Much the same way data traffic fueled the first wave of the Internet’s growth, Cisco Systems (NASDAQ: CSCO) believes video will fuel the second wave. And the networking vendor is investing to ensure it will deliver the IP network that will drive that growth.
In a Telepresence video conference briefing with international media from Cisco’s C-Scape analyst conference in San Jose, Calif., Marthin De Beer, senior vice-president of Cisco’s Emerging Technologies group, said it’s going to take a new architectural approach to allow businesses, consumers and service providers to fully leverage and capitalize on the power of video and digital media.
Particularly in the last six months, said De Beer, the economic situation has brought video to the forefront, as organizations look to make employees more efficient, communicate more effectively and cheaply with each other and with customers, and make decisions more quickly.
“We believe that customers are really validating this,” said De Beer, adding that rich media transport already accounts for half of Internet traffic, and the figure is expected to reach 90 per cent within four years. “The predominant traffic type of the future will indeed be rich media and in order to carry all this media traffic, the network will have to fundamentally change. Cisco will lead that transformation.”
The new Cisco technology is designed to enable advanced video and rich media communications that have been optimized at the network level for service providers, businesses and home networks, which the vendor is calling “medianets.” De Beer said a great deal of intelligence will reside within the network, allowing content to be optimized and delivered to any endpoint device with an optimal user experience.
“It’s a network of networks approach,” said De Beer.
A part of the vision is Cisco’s Telepresence video-conferencing solution, which is now available as a service and, within 12 months, in a consumer edition. Cisco’s video family also includes physical security solutions, unified communications and digital media.

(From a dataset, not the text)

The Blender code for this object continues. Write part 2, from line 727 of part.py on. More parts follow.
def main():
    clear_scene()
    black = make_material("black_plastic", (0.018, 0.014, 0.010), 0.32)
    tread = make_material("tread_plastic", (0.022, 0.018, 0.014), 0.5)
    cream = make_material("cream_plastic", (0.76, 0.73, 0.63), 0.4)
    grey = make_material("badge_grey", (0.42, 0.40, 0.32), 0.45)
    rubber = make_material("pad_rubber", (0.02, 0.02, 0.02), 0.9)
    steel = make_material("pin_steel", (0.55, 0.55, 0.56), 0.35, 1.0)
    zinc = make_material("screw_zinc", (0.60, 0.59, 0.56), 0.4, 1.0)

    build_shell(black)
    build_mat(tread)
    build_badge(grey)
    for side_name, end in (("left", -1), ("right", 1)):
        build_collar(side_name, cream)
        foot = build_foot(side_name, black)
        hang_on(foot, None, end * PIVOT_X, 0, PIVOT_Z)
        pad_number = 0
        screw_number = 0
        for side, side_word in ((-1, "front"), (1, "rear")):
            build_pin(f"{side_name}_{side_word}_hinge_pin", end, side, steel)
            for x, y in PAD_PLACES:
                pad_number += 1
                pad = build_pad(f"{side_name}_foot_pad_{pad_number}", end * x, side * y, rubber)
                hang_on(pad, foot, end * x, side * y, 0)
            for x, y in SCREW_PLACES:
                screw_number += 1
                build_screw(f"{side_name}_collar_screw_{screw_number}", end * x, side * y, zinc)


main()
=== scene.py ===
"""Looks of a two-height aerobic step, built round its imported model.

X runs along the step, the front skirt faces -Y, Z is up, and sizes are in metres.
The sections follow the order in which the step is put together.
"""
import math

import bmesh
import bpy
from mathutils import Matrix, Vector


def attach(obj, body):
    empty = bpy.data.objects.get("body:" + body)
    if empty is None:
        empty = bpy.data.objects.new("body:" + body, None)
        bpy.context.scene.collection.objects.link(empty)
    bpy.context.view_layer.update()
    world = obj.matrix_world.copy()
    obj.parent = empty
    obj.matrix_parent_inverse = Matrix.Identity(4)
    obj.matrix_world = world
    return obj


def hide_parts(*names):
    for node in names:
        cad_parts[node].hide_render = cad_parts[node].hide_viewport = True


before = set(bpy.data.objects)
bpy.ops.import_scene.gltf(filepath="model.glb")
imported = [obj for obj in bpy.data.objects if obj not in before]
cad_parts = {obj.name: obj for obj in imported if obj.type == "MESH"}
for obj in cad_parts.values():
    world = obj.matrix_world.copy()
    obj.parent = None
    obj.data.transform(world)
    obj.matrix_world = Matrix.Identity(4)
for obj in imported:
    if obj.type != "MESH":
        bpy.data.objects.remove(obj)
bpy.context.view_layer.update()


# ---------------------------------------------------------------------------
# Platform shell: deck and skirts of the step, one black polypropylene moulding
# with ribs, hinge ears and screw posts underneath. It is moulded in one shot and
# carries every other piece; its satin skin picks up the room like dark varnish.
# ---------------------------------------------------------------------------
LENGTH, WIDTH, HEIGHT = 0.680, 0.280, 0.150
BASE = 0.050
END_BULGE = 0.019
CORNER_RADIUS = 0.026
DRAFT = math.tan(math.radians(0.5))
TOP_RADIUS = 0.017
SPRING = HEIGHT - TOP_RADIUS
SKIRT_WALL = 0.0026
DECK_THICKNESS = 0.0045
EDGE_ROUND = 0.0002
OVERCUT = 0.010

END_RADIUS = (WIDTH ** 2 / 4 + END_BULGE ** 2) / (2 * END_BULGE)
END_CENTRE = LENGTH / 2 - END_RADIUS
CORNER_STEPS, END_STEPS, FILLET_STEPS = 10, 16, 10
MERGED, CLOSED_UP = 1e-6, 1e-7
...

Helping to drive the next-generation network will be the newly-launched Cisco Media Experience Engine 3000, which is designed to take media content from any source and optimize it for any endpoint device. It also provides media conversion, real-time post production, editing, formatting, and network distribution capabilities in a single networked solution. And launched last month was the Cisco ASR 9000.
“Video has never been perfect. Many of us have tried to access media from different devices, and if format wasn’t right or the network was bad it wouldn’t work well,” said De Beer. “(The solution) will transform content as it flows through medianet to deliver the optimal experience to any device. What this means is the content doesn’t change and the endpoint doesn’t have to change, the medianet does all the work.”
One impressive feature Cisco is highlighting is automatic speech recognition and real time language translation of streaming video, allowing a Telepresence conference between Japan and North America to be conducted in different languages on either end.
“We think this will be a very powerful notion,” said De Beer. “And not just for live meetings. It could be a Bollywood movie.”
The medianet will also enable interoperability, allowing Telepresence to connect with any standards-compliant video conferencing solution, including Microsoft, Tandberg and Polycom, both legacy and high definition systems. De Beer even claims medianet will scale-up Webcam video to near 1080p quality.
Cisco got its start routing data, said De Beer. Now it’s all about video routing. And there will be significant opportunity for the channel.
“Partners that have been working with Cisco in the networking area will be very ready to be deploying medianets in the future,” said De Beer. “At the end of the day it won’t just be medianet. Every router and every switch we’ll be selling will have a new set of capabilities to make them medianet-ready.”
It’s a broad play, said De Beer, and the channel business case isn’t just with the sale of systems, but with the upgrade of the network. There’s a real ROI for partners, he said, to go back to customers and help them solve the challenges they’re facing today.
But while the medianet strategy will drive great opportunity for Cisco’s routing and switching partners, De Beer said it will also be the chance for Cisco and its partners to work with new partners in areas such as digital video solutions and digital signage, and for current partners to consider expanding into these areas.
“This isn’t a concept or a marketing project; we have two major products available today and this is just the first announcement,” said De Beer. “This isn’t something that’s 10-years out. It starts today.”
In his keynote address to C-Scape attendees, Cisco president and CEO John Chambers assured analysts the vendor has a proven playbook for dealing with economic downturns. At a time when many companies are getting out of emerging markets he says Cisco plan is to go deeper, and engage deeper with customers around the world. Headcount will also be re-aligned to focus on 26 key market opportunities, including collaboration, Web 2.0, video, virtualization/data centre, and virtualization.
“What we will play is an architectural game, not a product game, betting on market transitions,” said Chambers.
He also promised a major play for Cisco in the home market, leveraging the work of Linksys and Scientific Atlanta along with the medianet strategy to make an architecture play for the easy access of video and digital media content, first though various home network devices and then anywhere in the world. The company will free up resources over the next 12 months and move them into consumer areas, key among them the provision of entertainment and other rich content by carriers to homes, he said.
“We think the time has come for Cisco to make a huge play in the home,” said Chambers.